This work investigates whether tool-augmented reasoning outperforms native chain-of-thought (CoT) under semantic interference and elucidates the underlying mechanisms of performance degradation. By employing a factorized intervention framework, the study disentangles the costs of prompt formatting, overhead from tool-calling protocols, and actual utility derived from tools, introducing for the first time the concept of a “tool usage tax” to quantify the performance penalty inherent to the protocol itself. To address this, the authors propose G-STEP, a lightweight gating mechanism that dynamically modulates tool invocation during reasoning. Experiments reveal that under semantic noise, the benefits of tool use often fail to offset protocol-induced overhead, resulting in performance inferior to native CoT. While G-STEP partially mitigates this issue, substantial improvement ultimately hinges on enhancing the model’s intrinsic reasoning capabilities.

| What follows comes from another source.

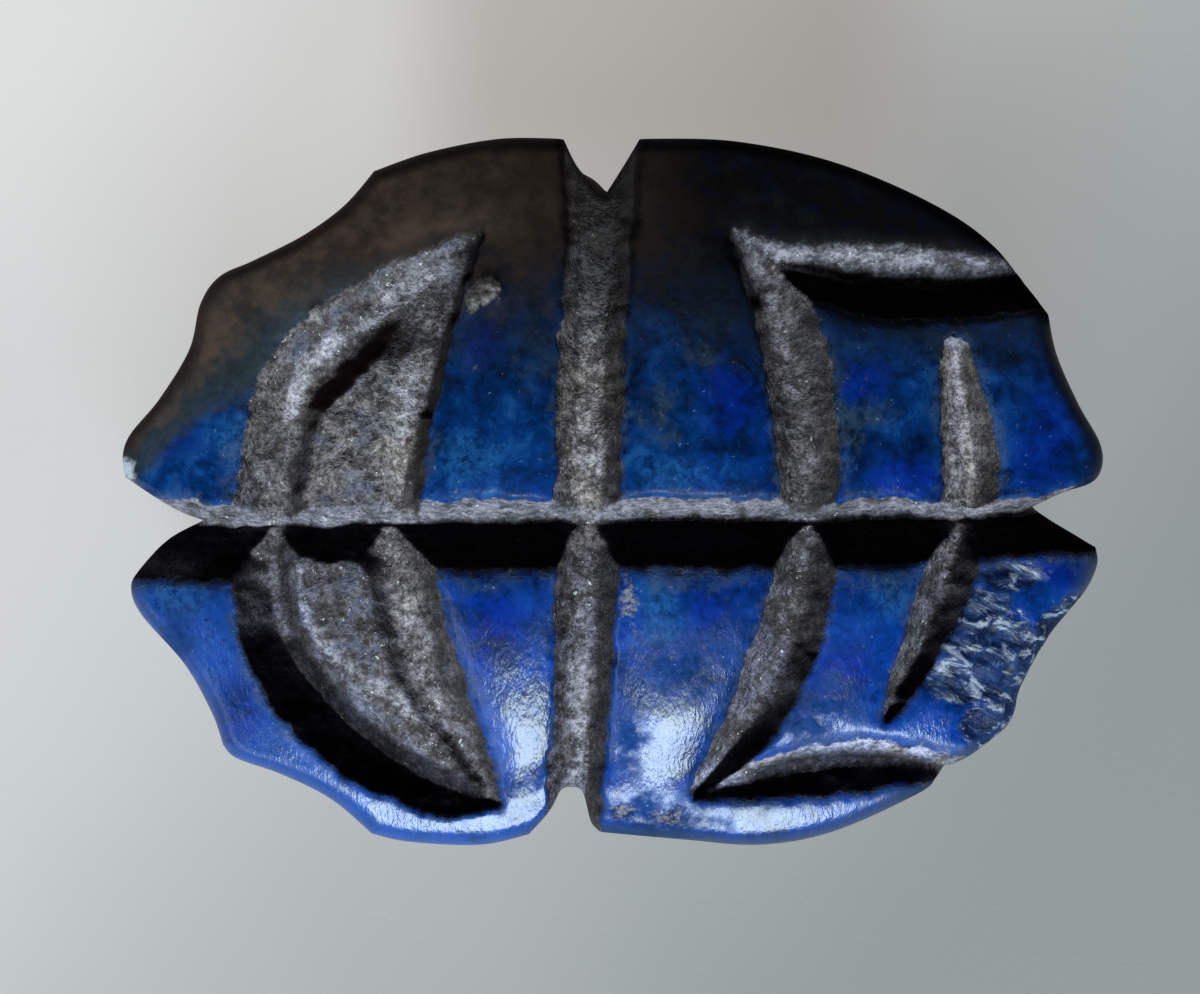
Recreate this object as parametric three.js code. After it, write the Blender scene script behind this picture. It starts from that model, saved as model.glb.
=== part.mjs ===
// A small scarab amulet cut from one piece of lapis lazuli: a low domed stone with a scalloped edge,
// a flat underside, and a face divided by deep grooves into blue blocks.
// Millimetres. +X runs along the length, +Y across it, +Z up from the flat underside.
import * as THREE from 'three';
import { mergeGeometries, mergeVertices } from 'three/addons/utils/BufferGeometryUtils.js';

// ---- driving sizes ----
const HEIGHT = 7.12; // underside to the top of the uncut dome; the blocks left standing reach 7.0
const SHOULDER = 5.22; // height at which the dome turns over into the side wall
const SHOULDER_ROUND = 0.3; // drop of the rounding between dome and wall
const DOME_POWER = 1.9; // 2 is an even curve; more makes the middle flatter
const DOME_STRAIGHT = 0.8; // share of the reach beyond which the dome runs straight down to its rim
const DOME_LIMIT = 1.05; // furthest reach at which the dome still falls
const BASE_SCALE = 0.88; // size of the underside against the widest line
const FOOT_HEIGHT = 0.3; // height of the small rounding round the underside
const FOOT_TUCK = 0.02; // how far that rounding draws the underside in, as a share of its reach
const WALL_BELLY = 1.6; // the wall drops nearly upright at first, then draws in
const NOTCH_FADE = 0.68; // how much of the scallops and notches is gone at the underside
const HULL = { x: 9.1, y: 6.6, power: 2.35 }; // the plain oval that the scallops are cut into
const CENTRE = new THREE.Vector2(-0.45, -0.53); // where the long and the cross groove meet

const CELLS_LONG = 68; // grid of the carved face
const CELLS_ACROSS = 48;
const ROUND = 2 * (CELLS_LONG + CELLS_ACROSS); // steps round the edge
const WALL_STEPS = 5; // rings from the widest line to the underside
const LAST_RING = 0.94; // how far down the wall the last ring above the underside lies
const SCALLOP_START = 0.4; // share of the reach inside which the grid keeps to the plain oval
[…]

Tool-augmented reasoning has become a popular direction for LLM-based agents, and it is widely assumed to improve reasoning and reliability. However, we demonstrate that this consensus does not always hold: in the presence of semantic distractors, tool-augmented reasoning does not necessarily outperform native CoT. To explain this performance gap, we propose a Factorized Intervention Framework that isolates the cost of prompt formatting, the overhead of the tool-calling protocol, and the actual gain from executing tools. Our analysis reveals a critical tradeoff: under semantic noise, the gains from tools often fail to offset the "tool-use tax", which is the performance degradation introduced by the tool-calling protocol itself. To address this, we introduce G-STEP, a lightweight inference-time gate to mitigate protocol-induced errors. While this yields partial recovery, our findings suggest that more substantial improvements still require strengthening the model's intrinsic reasoning and tool-interaction capabilities.